As a younger son Ingestre entered the navy, but in May 1826 his prospects were changed by the death of his elder brother Charles Thomas in a bizarre accident in Vienna: during his daily ride on the Prater, his hat was dislodged by a low branch and fell on his horse, which bolted and plunged him into a quagmire, where he suffocated.
Lord Ingestre is ... to see the king tomorrow. He gives the most brilliant account of the gallantry of the affair on all hands ... At one period of the action he was obliged to send to one of the [Russian] captains ... to beg that he would not point his guns so as to fire into his own ship, as he was then doing.

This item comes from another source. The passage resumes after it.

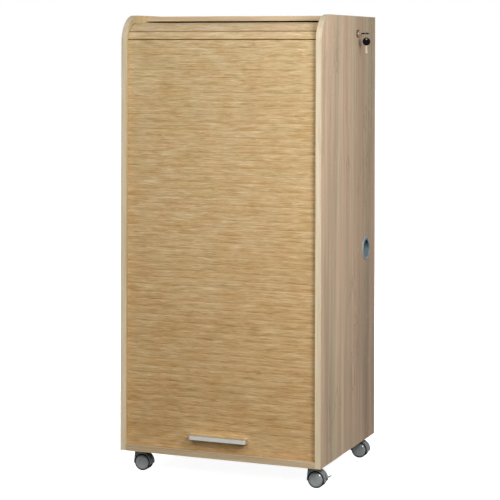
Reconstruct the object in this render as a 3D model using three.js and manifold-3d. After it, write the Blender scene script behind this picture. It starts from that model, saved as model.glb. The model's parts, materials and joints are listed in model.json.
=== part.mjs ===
// Mobile bedside storage cabinet with a roller shutter front, side lock, cable outlet and twin-wheel castors.
// Millimetres, +Z up, +X to the right seen from the front, the front faces -Y.
// The origin is the centre of the carcass underside. The floor is CASTOR_H below it.

import * as THREE from "three";
import { mergeVertices } from "three/addons/utils/BufferGeometryUtils.js";
import Module from "manifold-3d";

const wasm = await Module();
wasm.setup();

// Carcass
const CARCASS_W = 519;
const CARCASS_D = 414;
const CARCASS_H = 1065;
const SIDE_T = 14;
const BOARD_T = 15;
const EDGING_T = 1;
const SIDE_CORNER_R = 65;
const TOP_DROP = 2;
const TOP_BOARD_T = 12;
const TOP_SETBACK = 115;
const BACK_T = 4;
const BACK_INSET = 5;
const INNER_TOP_T = 8;
const INNER_TOP_GAP = 31;
const SHELF_COUNT = 3;
const SHELF_FRONT_GAP = 24;
const INNER_BACK_GAP = 16;

// Roller shutter
const SLAT_PITCH = 18;
const SLAT_T = 8;
const CANVAS_T = 0.8;
const SLAT_GAP = 0.4;
const SHUTTER_RECESS = 10;
const BEND_OUTER_R = 45;
const BEND_TOP_GAP = 5;
const BEND_START_DEG = 4.5;
const BEND_SLATS = 3;
const FRONT_SLATS = 52;
const TOP_SLATS = 11;
const TAIL_BAR_W = 6.9;
const SLAT_TONGUE = 5;
const GROOVE_DEPTH = 6;
const GROOVE_PLAY_OUT = 0.6;
const GROOVE_PLAY_IN = 1.7;
const REAR_GROOVE_END = 200;

// Handle
const HANDLE_L = 148;
const HANDLE_H = 9.2;
const HANDLE_T = 8;
const HANDLE_STANDOFF = 20;
const HANDLE_R = 6;
const HANDLE_INNER_R = 3;
const HANDLE_LEG_W = 14;
const HANDLE_HOLES = 128;
const HANDLE_TOP_T = 2.5;
const HANDLE_Z = 48.3;
const HANDLE_SCREW_R = 2;

// Lock and keys
const LOCK_Y = 63.2;
const LOCK_DROP = 43.4;
const LOCK_BODY_R = 8;
const LOCK_BODY_L = 20;
const PLUG_R = 6;
const PLUG_OUT = 2.6;
const ROSETTE_R = 10;
const ROSETTE_T = 2.2;
const CAM_REACH = 18.8;
const CAM_W = 8;
const CAM_T = 1.8;
const KEY_BOW_R = 9.8;
const KEY_BOW_T = 3.2;
const KEY_HOLE_R = 2.4;
const KEY_RIM = 1.5;
const KEY_BLADE_W = 5;
const KEY_BLADE_T = 1.2;
const KEY_BLADE_L = 19.5;
const KEY_NECK = 7;
const RING_R = 8.2;
const RING_WIRE_R = 0.6;

// Cable outlet
const OUTLET_Y = 132.7;
const OUTLET_Z = 482;
const OUTLET_HOLE_R = 25;
const OUTLET_FLANGE_R = 29;
const OUTLET_FLANGE_T = 2.5;

// Castors
const CASTOR_H = 53;
const STEM_INSET_X = 33.5;
const STEM_INSET_Y = 43.7;
const TRAIL = 10.5;
const WHEEL_R = 20;
const WHEEL_IN = 4.4;
const WHEEL_OUT = 15.5;
const HOOD_R = 23;
const HOOD_HALF_W = 12;
const WEB_HALF_W = 4;
const STEM_R = 4;
const STEM_PLATE_R = 11;
const STEM_PLATE_T = 2;
const AXLE_R = 2.5;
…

C. Grosvenor and Lord Stuart, Lady Wharncliffe and Fam. ii. 19.
He was more reticent a few days later at Hatfield House, the home of his father’s cousin, the 2nd marquess of Salisbury, where, according to Mrs. Arbuthnot, he was ‘very discreet and would not say a word’.
Lord Talbot was ‘quite overset’ by Wellington and Peel’s volte face on Catholic emancipation, which he regarded as ‘the blessed fruit of Charles Grant’s appointment’. Although he gave Peel ‘every credit for honest conviction’ and remained on ostensibly good social terms with him, he felt that he had been ‘gulled and misled’, and for the future could not ‘confide in his stability’. He visited Dublin in October 1829, when the current Irish secretary reported that he ‘behaves like a gentleman and abuses the duke of Cumberland like a pickpocket’. Yet at the beginning of 1830 he wrote to his former Irish under-secretary:
I cannot say that I am in opposition, but I feel all my old ties relaxed, and I cannot feel I am, as I used to be, disposed to act without suspicion or reserve with my friends. Yet I confess there is no one I should wish to see at the helm rather than the present premier and Peel.
Mr Gregory’s Letter-Box, 305-10, 314-15; Arbuthnot Corresp. 126.
In September 1829 Ingestre’s Beresford relatives had briefly considered putting him up for county Londonderry at the next election, but concluded that he ‘would not answer’ and if elected would be ‘ungovernable’.
I think it useless to have any blarney about incapacity and so forth: suffice it to say that I have no great idea of my merits as a senator. Still, as I am without much occupation, I think a seat in Parliament might be very advantageous to me. As I think all after explanations are odious things, I hope you will pardon me if I say a word or two about the understanding I am to be on with you in the event of my coming in. I do not think it at all likely that you and I can differ much in politics, certainly not in general principles; but I can only say that if I had that misfortune at any time, I should on your expressing the slightest wish be happy to resign my seat.
By arrangement Salisbury paid the election expenses and Ingestre, who had ‘not much to throw away’, the ‘annual expenses’. A notion that he might be called on to stand for Staffordshire came to nothing, and on the king’s death in late June 1830 he duly started for Hertford, where he was joined by the advanced Whig sitting Member and a moderate reformer.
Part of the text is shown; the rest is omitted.